A provocative account of the passionate but stormy relationship between a Canadian runaway named Suzanne Mallouk and acclaimed New York artist Jean-Michel Basquiat (1960-1988).
In 1980, Mallouk left a dysfunctional home in Canada for New York. With its bold and brashly inventive art scene, the city seemed the perfect place for a girl who wore paper dresses, hid heroin in her beehive hairdo and believed that she “had seen God” in Iggy Pop. Not long after she arrived, she met Basquiat at a dive bar on the Lower East Side. Basquiat immediately moved into Mallouk’s apartment, where he spent his days drawing, masturbating or snorting cocaine. At night, he would often go alone to clubs to pick up boys or girls and disappear with them for days at a time.
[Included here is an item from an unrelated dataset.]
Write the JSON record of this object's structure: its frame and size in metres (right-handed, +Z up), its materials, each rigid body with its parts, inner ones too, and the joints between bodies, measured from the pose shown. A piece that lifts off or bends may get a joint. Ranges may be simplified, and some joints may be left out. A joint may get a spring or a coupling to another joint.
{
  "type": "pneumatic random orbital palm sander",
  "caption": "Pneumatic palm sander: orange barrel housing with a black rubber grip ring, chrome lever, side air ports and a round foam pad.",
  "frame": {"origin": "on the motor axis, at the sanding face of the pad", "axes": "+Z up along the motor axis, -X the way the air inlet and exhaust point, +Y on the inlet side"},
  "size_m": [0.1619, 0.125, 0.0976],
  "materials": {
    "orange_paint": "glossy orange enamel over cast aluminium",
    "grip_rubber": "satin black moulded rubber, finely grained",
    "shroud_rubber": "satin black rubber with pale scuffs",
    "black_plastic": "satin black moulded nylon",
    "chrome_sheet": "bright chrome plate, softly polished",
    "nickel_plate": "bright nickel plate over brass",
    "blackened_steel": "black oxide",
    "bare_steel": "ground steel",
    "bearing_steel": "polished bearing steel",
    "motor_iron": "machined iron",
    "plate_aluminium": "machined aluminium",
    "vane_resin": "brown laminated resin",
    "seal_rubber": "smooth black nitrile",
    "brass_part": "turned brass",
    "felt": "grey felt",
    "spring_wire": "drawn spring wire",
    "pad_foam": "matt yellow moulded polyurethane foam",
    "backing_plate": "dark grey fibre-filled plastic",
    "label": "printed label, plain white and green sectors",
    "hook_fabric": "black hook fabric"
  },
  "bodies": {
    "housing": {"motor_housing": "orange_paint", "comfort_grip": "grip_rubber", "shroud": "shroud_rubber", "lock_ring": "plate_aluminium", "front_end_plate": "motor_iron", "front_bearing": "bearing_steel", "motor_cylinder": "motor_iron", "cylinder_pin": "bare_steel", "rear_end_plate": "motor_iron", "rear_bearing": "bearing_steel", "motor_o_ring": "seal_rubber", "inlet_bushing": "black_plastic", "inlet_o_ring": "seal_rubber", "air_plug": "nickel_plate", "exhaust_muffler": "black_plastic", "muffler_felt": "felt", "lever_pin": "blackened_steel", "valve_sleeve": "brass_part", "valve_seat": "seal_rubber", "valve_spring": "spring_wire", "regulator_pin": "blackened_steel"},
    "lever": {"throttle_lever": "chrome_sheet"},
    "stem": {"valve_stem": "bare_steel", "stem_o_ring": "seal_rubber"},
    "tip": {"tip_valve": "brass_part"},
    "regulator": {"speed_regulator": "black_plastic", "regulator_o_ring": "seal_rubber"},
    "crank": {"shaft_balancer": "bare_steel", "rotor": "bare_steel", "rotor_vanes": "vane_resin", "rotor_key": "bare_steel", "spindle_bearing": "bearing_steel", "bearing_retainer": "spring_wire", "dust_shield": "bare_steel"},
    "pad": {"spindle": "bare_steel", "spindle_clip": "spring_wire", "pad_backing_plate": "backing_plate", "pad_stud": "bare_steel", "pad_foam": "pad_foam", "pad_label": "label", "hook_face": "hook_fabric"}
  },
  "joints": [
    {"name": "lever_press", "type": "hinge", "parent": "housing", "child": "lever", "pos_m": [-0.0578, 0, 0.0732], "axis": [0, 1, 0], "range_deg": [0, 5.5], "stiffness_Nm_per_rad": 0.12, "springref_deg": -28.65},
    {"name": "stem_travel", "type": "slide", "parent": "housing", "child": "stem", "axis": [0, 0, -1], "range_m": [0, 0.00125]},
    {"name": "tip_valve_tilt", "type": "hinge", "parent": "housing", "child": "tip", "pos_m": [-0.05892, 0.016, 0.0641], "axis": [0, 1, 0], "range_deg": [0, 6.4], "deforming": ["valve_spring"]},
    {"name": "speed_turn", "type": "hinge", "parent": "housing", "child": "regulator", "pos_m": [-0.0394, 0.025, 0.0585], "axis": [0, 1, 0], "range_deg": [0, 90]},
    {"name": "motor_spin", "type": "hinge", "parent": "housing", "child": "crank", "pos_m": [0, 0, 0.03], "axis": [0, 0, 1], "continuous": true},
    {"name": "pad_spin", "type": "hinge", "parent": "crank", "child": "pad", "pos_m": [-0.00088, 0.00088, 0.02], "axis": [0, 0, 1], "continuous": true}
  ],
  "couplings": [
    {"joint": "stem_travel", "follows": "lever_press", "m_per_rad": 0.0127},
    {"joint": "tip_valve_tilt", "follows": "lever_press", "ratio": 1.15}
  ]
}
Despite the unfaithfulness and his drug habit—which Mallouk shared for a time—she still supported the painter, loving him even after he infected her with the pelvic inflammatory disease that would leave her infertile. Basquiat became her addiction. When New York galleries and hipsters like Debbie Harry and Andy Warhol began to discover Basquiat’s “jazz on canvas” paintings, Basquiat would spend his wealth indiscriminately, buying Armani suits only to ruin them with paint and renting limousines so he could throw $100 bills to bums in the street. Fame only made him even more erratic. Mallouk held on, fighting for him with other women, including, most famously, Madonna. Yet in the end, her love proved no match for Basquiat’s addiction to heroin. Not only would the drug destroy their relationship, but also the painter himself. With short, episodic chapters, Clement (Prayers for the Stolen, 2014, etc.) delivers real insight into the life of the brilliant artist as well as the glittering—but ultimately chaotic—world that consumed him.
A disturbing and poetic biography of a talented but massively flawed artist.